Neither class stands to gain as much as white wheat, however. Farmers in Washington and Oregon, where the vast majority of the US’ 272-million bushels of white wheat are raised, will be among the top beneficiaries. One of every 20 bushels of white wheat grown in the US ends up in Japan, shipping from the busy Pacific Northwest grain ports like Portland, Oregon. Over the past five years, Japanese purchases account for more than 1 of every 6 bushels of white wheat exported from the US.

The outlook for the trade agreement’s smaller markets, such as those for fruits and nuts, is less bright. The only noticeable rise in demand, and thus in prices, are almonds, sorghum, and frozen potatoes, according to a combined analysis of data from the Global Agricultural Trade System database maintained by USDA FAS and crop value data from USDA NASS. Japan holds large enough shares of US exports so that the reduced tariffs can be expected to make a meaningful impact on production prices. Last year, 7% of the revenue made from US almond exports came from Japan. For sorghum, that figure was 9%, and for frozen potatoes the share was 51%. Most other smaller-market commodities had figures in the low single digits.

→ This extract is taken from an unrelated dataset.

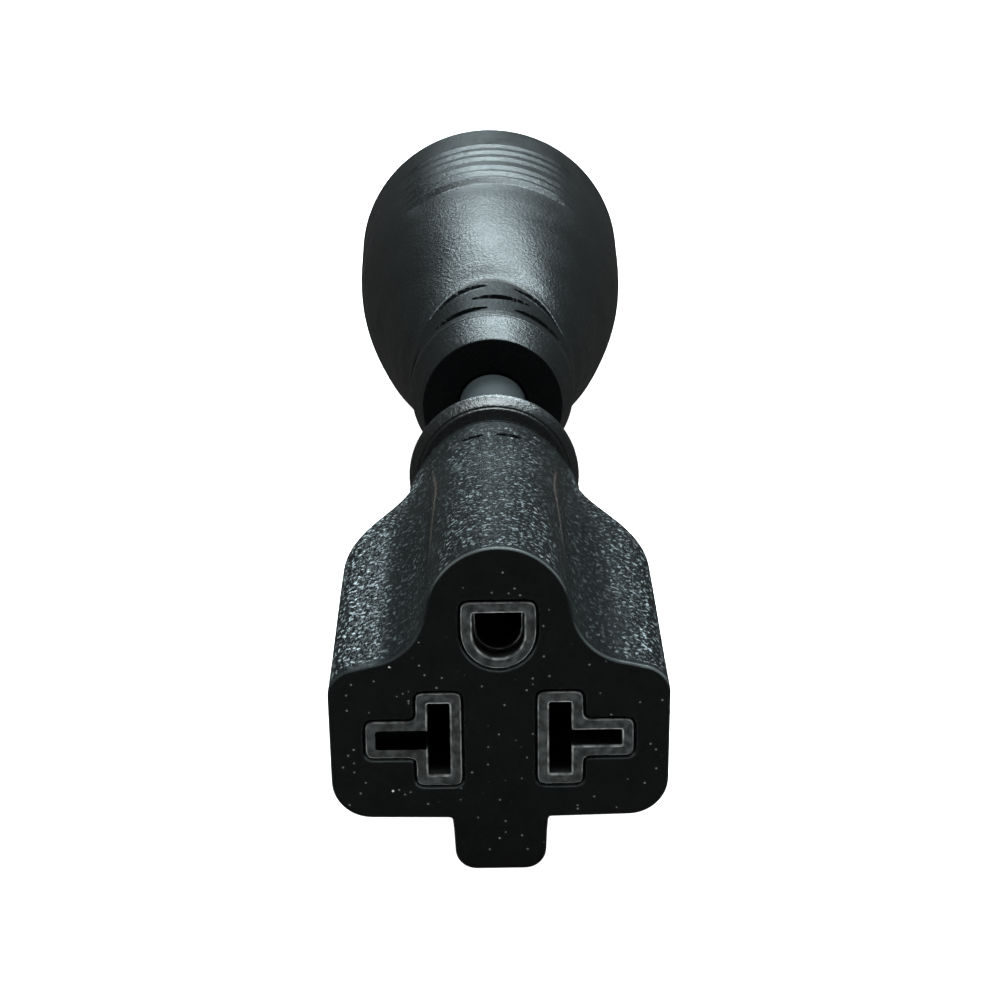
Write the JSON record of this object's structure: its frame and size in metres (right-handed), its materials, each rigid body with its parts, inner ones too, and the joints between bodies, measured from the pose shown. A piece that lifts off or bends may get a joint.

It’s possible the US could seek to forge bilateral trade deals with other countries that were also signatories to the Trans-Pacific Partnership. Key members of that pact that have agricultural trade relations with the US include Australia, Vietnam, Chile, and Peru. Together these countries account for more than $1 billion annually in US exports of pork, beef, wheat, fruits, and nuts.